Certains de ces « migrants » arrivent à passer. Plus de deux mille immigrants illégaux ont été arrêtés en Pologne depuis le mois de janvier, et environ 1 700 se trouvent actuellement dans des centres fermés (pour une capacité d’accueil de 2000 dans tout le pays). Le 19 octobre, un groupe de près de 200 immigrants clandestins a réussi à passer dans le district de Czeremcha, en Podlachie. C’était le plus gros passage en force enregistré jusqu’ici. Tous les jours, la Garde frontalière polonaise publie ses chiffres pour la journée précédente sur son compte Twitter. Le mercredi 27/10, elle a noté 573 tentatives de passage illégal. Sur ce nombre, 6 Irakiens ont été arrêtés, 40 personnes sont passées et ont été refoulées et les autres n’ont pas réussi à franchir la frontière. Toutes les semaines, les médias polonais font état de l’arrestation de groupes de migrants et de passeurs sur les routes entre la Biélorussie et l’Allemagne. Dans un récent entretien à la radio, le commandant de la Garde frontalière de la voïvodie de Podlachie expliquait que parmi les personnes interceptées, la moitié environ ont un passeport irakien muni d’un visa biélorusse, les autres n’ayant généralement pas de papiers. Il assurait aussi que tous ceux qui ont été interceptés en Pologne sont maintenus dans des centres fermés en attente de leur expulsion, plusieurs centaines ayant déjà été renvoyés en Irak. Comme en 2015, il s’agit principalement de jeunes hommes en bonne santé et il y a peu de femmes et d’enfants parmi ces immigrants.

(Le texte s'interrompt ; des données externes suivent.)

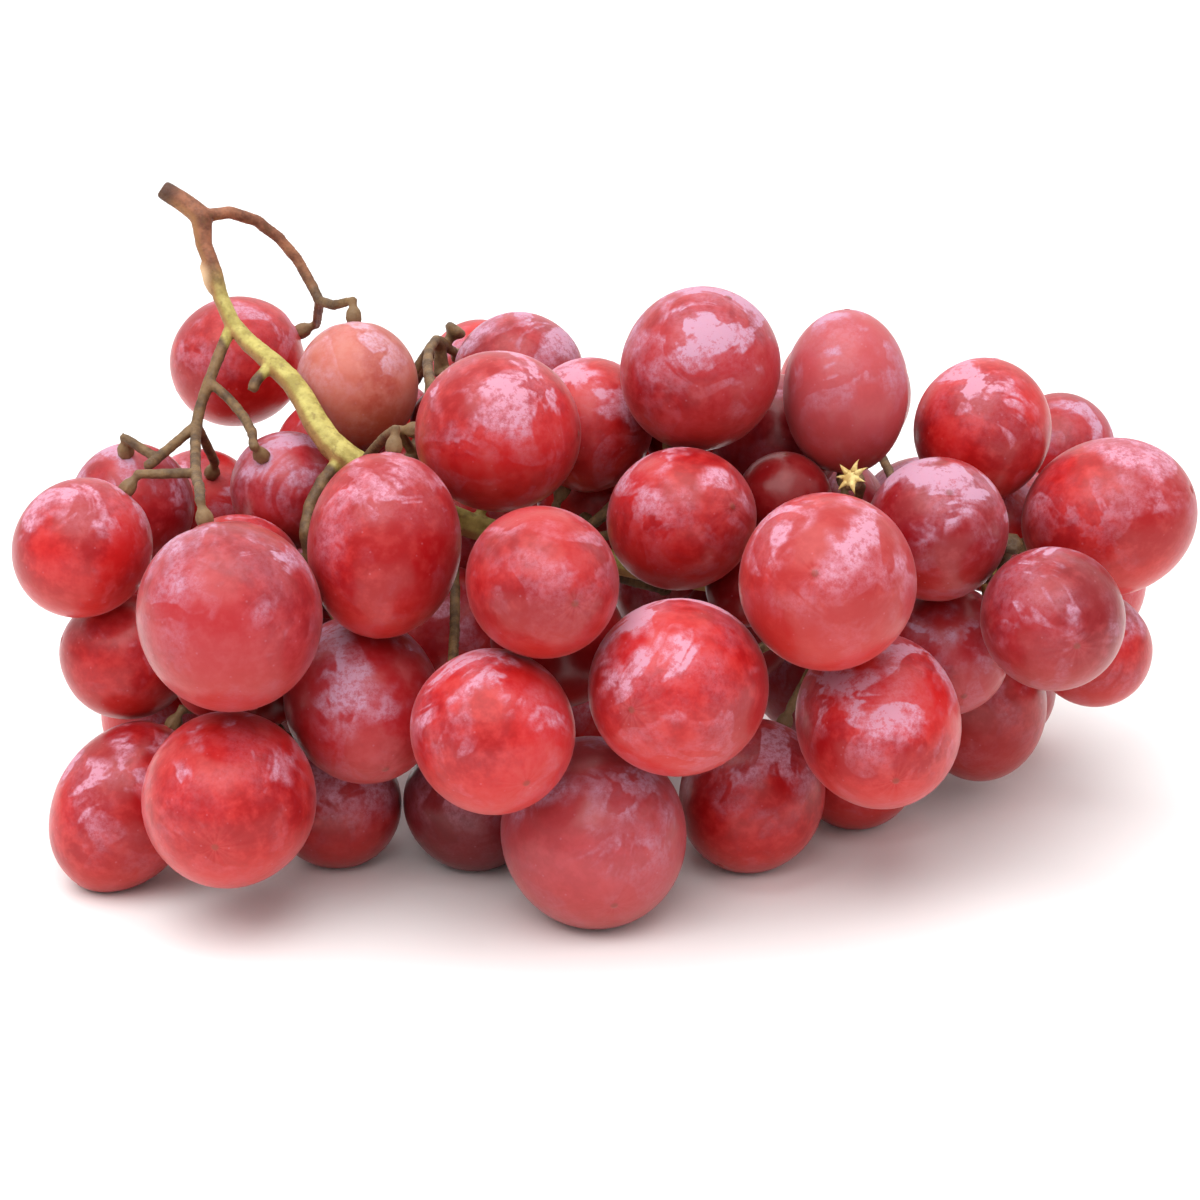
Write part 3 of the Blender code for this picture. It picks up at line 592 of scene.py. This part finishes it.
# %% Slim the cups and lift the bark
CUP_SHRINK = 0.3  # share by which a real cup is slimmer than the solid's
CUP_REACH = 0.6  # how far it reaches on to touch the grape
CUP_SIDE, CUP_CLEAR = 2.4, 3.2  # how far from the grape's axis a place is still on the cup, and surely off it
CUP_HALF, CUP_END = 1.2, 2.4  # the same along the axis, from a level one millimetre above the grape's end
PEELED = DRAWN_SHIFT + np.array([-61.5, 22, 81])  # the middle of the strip
PEEL_WIDTH, PEEL_EDGE, PEEL_LIFT = 1.3, 2.3, 0.8
for middle, axis, half_length in zip(MIDDLES, AXES, HALF_LENGTHS):
    offset = places - (middle - axis * half_length)
    height = -offset @ axis  # above the grape's end
    aside = offset + height[:, None] * axis
    share = 1 - eased(np.linalg.norm(aside, axis=1), CUP_SIDE, CUP_CLEAR)
    share *= 1 - eased(np.abs(height - 1.0), CUP_HALF, CUP_END)
    drawn_out = CUP_REACH * share * eased(height, 1.6, 0.3)
    places -= CUP_SHRINK * share[:, None] * aside - drawn_out[:, None] * axis
from_peeled = np.linalg.norm((places - PEELED) * (1, 1, 0.6), axis=1)
peeled = 1 - eased(from_peeled, PEEL_WIDTH, PEEL_EDGE)
places[:, 0] -= PEEL_LIFT * peeled
stalk.data.vertices.foreach_set("co", (places * MM).ravel())
stalk.data.update()
print("cups slimmed:", len(MIDDLES), "and points of the bark lifted:", int((peeled > 0).sum()))

# %% [markdown]
# Where a place is on the stalk decides its colour. The wood is brown near the cut end and dark on the cut, and the
# main stalk turns yellow green further in, with a painted shade that browns its side facing left and down. Cups
# are warty and tan, what lies deep among the grapes gets a painted shade, and the strip of bark is pale. Each of
# these becomes an attribute between 0 and 1, which the material can read point by point. Painting by hand would
# need a picture, and this needs none.

# %% Mark the parts of the stalk
CROWDED = 9  # a skin this near counts as one more grape around a place
cups = MIDDLES - AXES * (HALF_LENGTHS[:, None] + 0.8)
from_cup = np.min([np.linalg.norm(places - cup, axis=1) for cup in cups], axis=0)
normals = np.zeros(3 * len(stalk.data.vertices))
stalk.data.vertices.foreach_get("normal", normals)
left_and_down = normals.reshape(-1, 3) @ np.array([-0.6, 0.1, -0.8])
surrounded = np.sum([skin_distance(places, i) < CROWDED for i in range(len(GRAPES))], axis=0)
add_attribute(stalk.data, "green", "FLOAT", on_main * eased(along_stalk, 14, 24))
woody = 1 - eased(along_stalk, 14, 26) * on_main - 0.75 * (1 - on_main) * eased(along_stalk, 12, 30)
add_attribute(stalk.data, "woody", "FLOAT", woody)
# Painted shade: the main stalk is browner on its side that faces left and down.
painted_side_shade = 0.85 * on_main * eased(left_and_down, -0.4, 0.35)
add_attribute(stalk.data, "painted_side_shade", "FLOAT", painted_side_shade)
add_attribute(stalk.data, "peeled", "FLOAT", 0.9 * peeled)
from_cut = np.linalg.norm(places - MAIN_STALK[0], axis=1)
add_attribute(stalk.data, "dark_end", "FLOAT", 0.8 * (1 - eased(from_cut, 1.6, 4.0)))
add_attribute(stalk.data, "cup", "FLOAT", 1 - eased(from_cup, 1.6, 3.2))
# Painted shade: the stalk darkens where grapes crowd round it.
add_attribute(stalk.data, "inside", "FLOAT", 0.75 * eased(surrounded, 3, 6))
print("attributes of the stalk:", len(stalk.data.attributes))

# %% [markdown]
# Bark is rough at two scales: warts and scars about a millimetre wide, and fine grain. The bigger ones are real
# relief, pushed in and out along the normals by a cloud texture, and the finer ones are left to the bump. The
# colour starts from three woods with the same blotches: thin twigs, brown wood and the fresh main stalk. The
# attributes of the cell before this one blend them, and then lay the painted side shade, the cups, the dark
# flecks, the painted shade inside the bunch, the dark cut and the pale strip over them.

# %% Relief and bark
WART_SIZE, WART_RISE = 1.6 * MM, 0.18 * MM
warts = bpy.data.textures.new("warts", "CLOUDS")
warts.noise_scale = WART_SIZE
apply_modifier(stalk, "DISPLACE", texture=warts, strength=WART_RISE, mid_level=0.45, texture_coords="LOCAL")

bark = bpy.data.materials.new("stalk")
bark.use_nodes = True
tree = bark.node_tree
shader = tree.nodes["Principled BSDF"]
place = millimetres(tree)
blotches = noise(tree, place, 0.35, detail=3, roughness=0.65)
flecks = ramped(tree, noise(tree, place, 0.9, detail=2, roughness=0.6), 0.56, 0.68)
fine = noise(tree, place, 3.2, detail=2, roughness=0.7)
blotched = ramped(tree, blotches, 0.32, 0.68)
twig = mixed(tree, blotched, (0.06, 0.038, 0.014, 1), (0.18, 0.125, 0.045, 1))
brown = mixed(tree, blotched, (0.13, 0.038, 0.016, 1), (0.34, 0.125, 0.06, 1))
fresh = mixed(tree, blotched, (0.32, 0.25, 0.05, 1), (0.56, 0.48, 0.13, 1))
colour = mixed(tree, attribute(tree, "woody"), twig, brown)
colour = mixed(tree, attribute(tree, "green"), colour, fresh)
side_shade_brown, cup, fleck = (0.34, 0.15, 0.05, 1), (0.24, 0.14, 0.06, 1), (0.14, 0.07, 0.02, 1)
shade, cut, peel = (0.07, 0.035, 0.014, 1), (0.05, 0.02, 0.012, 1), (0.80, 0.55, 0.33, 1)
colour = mixed(tree, attribute(tree, "painted_side_shade"), colour, side_shade_brown)
colour = mixed(tree, sums(tree, "MULTIPLY", attribute(tree, "cup"), 0.6), colour, cup)
colour = mixed(tree, sums(tree, "MULTIPLY", flecks, 0.35), colour, fleck)
colour = mixed(tree, attribute(tree, "inside"), colour, shade)
colour = mixed(tree, attribute(tree, "dark_end"), colour, cut)
colour = mixed(tree, attribute(tree, "peeled"), colour, peel)
tree.links.new(colour, shader.inputs["Base Color"])
tree.links.new(ramped(tree, fine, 0.3, 0.7, 0.5, 0.75), shader.inputs["Roughness"])
bump = add(tree, "ShaderNodeBump", {"Height": fine, "Strength": 0.5, "Distance": 0.2 * MM})
tree.links.new(bump.outputs["Normal"], shader.inputs["Normal"])
stalk.data.materials.clear()
stalk.data.materials.append(bark)
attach(stalk, "root")
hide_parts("stalk")
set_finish(stalk, "stalk")
print("bark:", len(tree.nodes), "nodes")

# %% [markdown]
# Where a grape has been pulled off, its stalk keeps a star of dried hooked points round a pale middle. The one
# that shows best is made here: one point is a thin cone whose tip is pulled over, seven copies of it stand in a
# ring, and a flattened ball closes the middle. Modelling one point and copying it keeps the star regular, as it
# grew, and the copies' seeded sizes and leans keep it from looking stamped.

# %% The dry star on a bare end
STAR_MIDDLE = DRAWN_SHIFT + np.array([37, -12, 60])
STAR_FACING = np.array([-0.5, -0.6, 0.6])
POINTS, POINT_LENGTH, POINT_RADIUS = 7, 2.2, 0.55
HOOK = (1.0, 0, -0.5)  # how far the tip of a point is pulled over
HUB_RADIUS, HUB_FLATNESS = 1.35, 0.45
RING_RADIUS = 0.9  # where the points are rooted
dice = np.random.default_rng(7)
deselect_all()
bpy.ops.mesh.primitive_cone_add(
    vertices=8, radius1=POINT_RADIUS, depth=POINT_LENGTH, location=(0, 0, POINT_LENGTH / 2)
)
point = bpy.context.object
bpy.ops.object.transform_apply(location=True)
bpy.ops.object.mode_set(mode="EDIT")
bpy.ops.mesh.subdivide(number_cuts=3)
select_points(point, lambda place: place.z > POINT_LENGTH - 0.01)
bpy.ops.transform.translate(
    value=HOOK, use_proportional_edit=True, proportional_edit_falloff="SHARP", proportional_size=POINT_LENGTH
)
bpy.ops.object.mode_set(mode="OBJECT")
bpy.ops.mesh.primitive_uv_sphere_add(segments=16, ring_count=10, radius=HUB_RADIUS)
star = bpy.context.object
star.name = "dry_star"
star.data.transform(Matrix.Diagonal((1, 1, HUB_FLATNESS, 1)))
parts = [star]
for k in range(POINTS):
    copy = bpy.data.objects.new("point", point.data.copy())
    bpy.context.scene.collection.objects.link(copy)
    lean = Matrix.Rotation(math.radians(dice.uniform(48, 72)), 4, "Y")
    around = Matrix.Rotation(2 * math.pi * (k + dice.uniform(-0.2, 0.2)) / POINTS, 4, "Z")
    resized = Matrix.Scale(dice.uniform(0.8, 1.15), 4)
    copy.data.transform(around @ Matrix.Translation((RING_RADIUS, 0, 0)) @ lean @ resized)
    parts.append(copy)
bpy.data.objects.remove(point)
deselect_all()
for obj in parts:
    obj.select_set(True)
bpy.context.view_layer.objects.active = star
bpy.ops.object.join()
turn = Vector((0, 0, 1)).rotation_difference(Vector(STAR_FACING)).to_matrix().to_4x4()
star.data.transform(Matrix.Scale(MM, 4) @ Matrix.Translation(STAR_MIDDLE) @ turn)
bpy.ops.object.shade_smooth()
dry = bpy.data.materials.new("dry_star")
dry.use_nodes = True
tree = dry.node_tree
speckle = noise(tree, millimetres(tree), 0.9, detail=2)
colour = mixed(tree, ramped(tree, speckle, 0.35, 0.65), (0.52, 0.34, 0.10, 1), (0.78, 0.64, 0.26, 1))
tree.links.new(colour, tree.nodes["Principled BSDF"].inputs["Base Color"])
tree.links.new(ramped(tree, speckle, 0.3, 0.7, 0.55, 0.75), tree.nodes["Principled BSDF"].inputs["Roughness"])
star.data.materials.clear()
star.data.materials.append(dry)
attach(star, "root")
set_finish(star, "stalk")
print("dry star:", len(star.data.polygons), "faces")

# %% [markdown]
# The camera looks down on the bunch by twenty degrees from well back, which keeps the near and the far grapes at
# nearly one scale, as in the photo. Its angle of view comes from the photo's width and from how large the grapes
# are in it.

# %% The camera
VIEW_DOWN = math.radians(20)
VIEW_DISTANCE = 0.4523
LOOK_AT = Vector((0, 0, 0.0365)) + Vector(DRAWN_SHIFT) * MM
PHOTO_WIDTH, FOCAL_LENGTH = 1200, 2940  # in the photo's pixels
VIEW_ANGLE = 2 * math.atan(PHOTO_WIDTH / 2 / FOCAL_LENGTH)

camera_data = bpy.data.cameras.new("camera")
camera_data.angle = VIEW_ANGLE
camera = bpy.data.objects.new("camera", camera_data)
bpy.context.scene.collection.objects.link(camera)
camera.location = LOOK_AT + VIEW_DISTANCE * Vector((0, -math.cos(VIEW_DOWN), math.sin(VIEW_DOWN)))
camera.rotation_euler = (math.pi / 2 - VIEW_DOWN, 0, 0)
bpy.context.scene.camera = camera
print("camera", [round(c, 3) for c in camera.location], "looks at", [round(c, 3) for c in LOOK_AT])

# %% [markdown]
# The bunch lies on a white surface that runs out of sight. It is scenery and not a piece of the bunch, so it is
# not attached to it. It lies a tenth of a millimetre low, so that it never flickers through the pressed flats.

# %% The white surface
deselect_all()
bpy.ops.mesh.primitive_plane_add(size=12, location=(0, 0, -0.0001))
surface = bpy.context.object
surface.name = "white_surface"
white = bpy.data.materials.new("white_surface")
white.use_nodes = True
shader = white.node_tree.nodes["Principled BSDF"]
shader.inputs["Base Color"].default_value = (0.95, 0.945, 0.94, 1)
shader.inputs["Roughness"].default_value = 0.7
surface.data.materials.append(white)
print("surface:", [round(c, 1) for c in surface.dimensions])

# %% [markdown]
# The sky is white, brightest overhead and behind the bunch and dimmer toward the camera, as in a studio, so the
# tops of the grapes are pale and their fronts keep their red. One large soft lamp above gives the soft pink
# shadow. The light is let bounce only a few times, because more bounces take longer and hardly show here.

# %% The sky and the lamp
sky = bpy.data.worlds.new("white_sky")
sky.use_nodes = True
tree = sky.node_tree
way = add(tree, "ShaderNodeSeparateXYZ", {"Vector": add(tree, "ShaderNodeTexCoord").outputs["Generated"]}).outputs
from_above = ramped(tree, way["Z"], -0.1, 0.8, 0.24, 1.15)
from_behind = ramped(tree, way["Y"], -0.3, 0.9, 0.0, 0.4)
brightness = sums(tree, "ADD", from_above, from_behind)
tree.links.new(brightness, tree.nodes["Background"].inputs["Strength"])
tree.nodes["Background"].inputs["Color"].default_value = (1, 1, 1, 1)
bpy.context.scene.world = sky


def add_lamp(name, place, size, power):
    """A square soft lamp that shines at the bunch."""
    lamp_data = bpy.data.lights.new(name, "AREA")
    lamp_data.size = size
    lamp_data.energy = power
    lamp = bpy.data.objects.new(name, lamp_data)
    bpy.context.scene.collection.objects.link(lamp)
    lamp.location = place
    lamp.rotation_euler = (LOOK_AT - Vector(place)).to_track_quat("-Z", "Y").to_euler()


add_lamp("soft_lamp_above", (-0.15, -0.3, 0.8), 0.9, 6.5)
bpy.context.scene.view_settings.view_transform = "Standard"
cycles = bpy.context.scene.cycles
cycles.max_bounces, cycles.diffuse_bounces, cycles.glossy_bounces = 4, 2, 2
print("light: a sky and", len(bpy.data.lights), "lamp")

Confrontée à ce que les Polonais appellent une attaque « hybride » biélorusse, la Garde frontalière recrute et n’a aucune difficulté à trouver des candidats, car on observe depuis le début du mois de septembre un intérêt accru des jeunes gens pour ce service paramilitaire. Un sondage publié le 12 octobre montrait que 85 % des Polonais jugent que cette vague migratoire est une guerre hybride menée par la Biélorussie et 55 % sont favorables à la construction d’une barrière permanente pour arrêter les immigrants, et ce malgré les premiers décès d’immigrants clandestins en raison des températures de plus en plus froides pendant la nuit en forêt. Un autre sondage publié le 27 octobre montre en revanche qu’une majorité de Polonais souhaiteraient que les journalistes et militants d’ONG aient accès à la zone frontalière.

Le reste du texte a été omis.